David McCurdy ended his five-year run as CTO in Colorado, taking a position in the private sector.

Missouri CIO Michael Cheles announced he would retire at the end of the year, citing personal reasons.

Michael Dietrich, Chief Information Officer of Nevada

Former Nevada CIO Michael Dietrich / credit: David Kidd


Five months after Baltimore suffered a catastrophic ransomware attack, Frank Johnson stepped down as the city’s CIO. Todd A. Carter took over the position on an interim basis.

Raleigh, N.C., CIO D. Darnell Smith left city service for a position with Standard Textile. IT Business Applications Director Beth Stagner was named interim CIO.

Carrie Parikh stepped down as New Jersey’s chief operating officer, as well as its chief data and privacy officer, a role she held since July 2019. Roger Gibson was appointed to be her replacement.

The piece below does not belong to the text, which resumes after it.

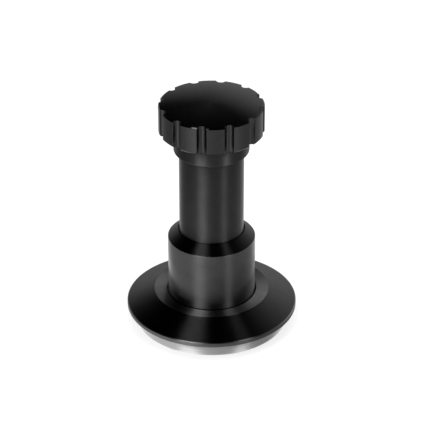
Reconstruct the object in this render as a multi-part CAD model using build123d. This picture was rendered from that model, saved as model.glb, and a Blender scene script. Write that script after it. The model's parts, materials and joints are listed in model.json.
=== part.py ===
from build123d import *
import os
from math import cos, radians, sin

# Espresso tamper with a self-levelling flange and a spring-driven impact mechanism.
# Millimetres, +Z up. The origin is the centre of the tamping face, with the base standing on Z = 0.
# The rest position is drawn: handle up against its stop, levelling flange down.

# ---- driving dimensions ------------------------------------------------------------------------

BASE_R = 26.5             # tamping base, made for 53 mm baskets
BASE_TOP = 6.8
BASE_STEP_R = 26.1        # relieved upper part of the base wall, hidden in the flange
BASE_STEP_Z = 5.4
EDGE_BEVEL = 0.3

RIPPLE_COUNT = 18         # ridges turned into the tamping face
RIPPLE_PITCH = 1.354
RIPPLE_FIRST_R = 2.23
RIPPLE_DEPTH = 0.24
CENTRE_DOT_R = 0.66

FLANGE_R = 29.73          # levelling flange
FLANGE_BOTTOM = 5.51
FLANGE_RIM_TOP = 7.14
FLANGE_CONE_R = 20.19     # where the cone meets the flat collar around the sleeve
FLANGE_TOP = 11.67
FLANGE_RECESS_R = 26.9    # underside recess that takes the base
WEB_BOTTOM = 7.0
WEB_TOP = 8.5
HUB_R = 6.0
HUB_TOP = 11.5

SLEEVE_R = 15.17          # lower sleeve, fixed to the flange
SLEEVE_GAP = 0.5          # visible ring gap between sleeve and flange
SLEEVE_EDGE_Z = 32.96
SLEEVE_TOP = 35.93
SLEEVE_LIP_R = 11.53
SLEEVE_BORE_R = 12.4
BUSH_TOP = 34.2
BUSH_BOTTOM = 27.2

TUBE_R = 11.15            # handle tube
TUBE_BORE_R = 9.6
TUBE_UPPER_BORE_R = 9.2
TUBE_BOTTOM = 25.0
TUBE_SHOULDER_Z = 54.5
TUBE_TOP = 71.0

COLLAR_R = 12.98          # collar under the knob
COLLAR_BOTTOM = 66.65
COLLAR_EDGE_ROUND = 0.6
COLLAR_TOP = 73.8

KNOB_R = 18.04            # fluted knob
KNOB_BOTTOM = 74.06
KNOB_EDGE_Z = 83.98
KNOB_TOP = 84.7
FLUTE_COUNT = 12
FLUTE_FIRST_DEG = 19.6    # from the front (-Y), towards +X
FLUTE_R = 1.6
FLUTE_DEPTH = 1.75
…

Massachusetts’ first Chief Data and Digital Officer Holly St. Clair left state service after nearly four years for a job in the private sector.

Dewand Neely Indiana CIO

Former Indiana CIO Dewand Neely / credit: David Kidd


Indiana IT veteran Dewand Neely left his position as state CIO to join a nonprofit. As of press time, a replacement had not been named.

When North Dakota CISO Sean Wiese was tapped to lead the state’s new Cyber Operations Center, Kevin Ford was recruited from the private sector to replace him.

*The Center for Digital Government is part of e.Republic, Government Technology’s parent company.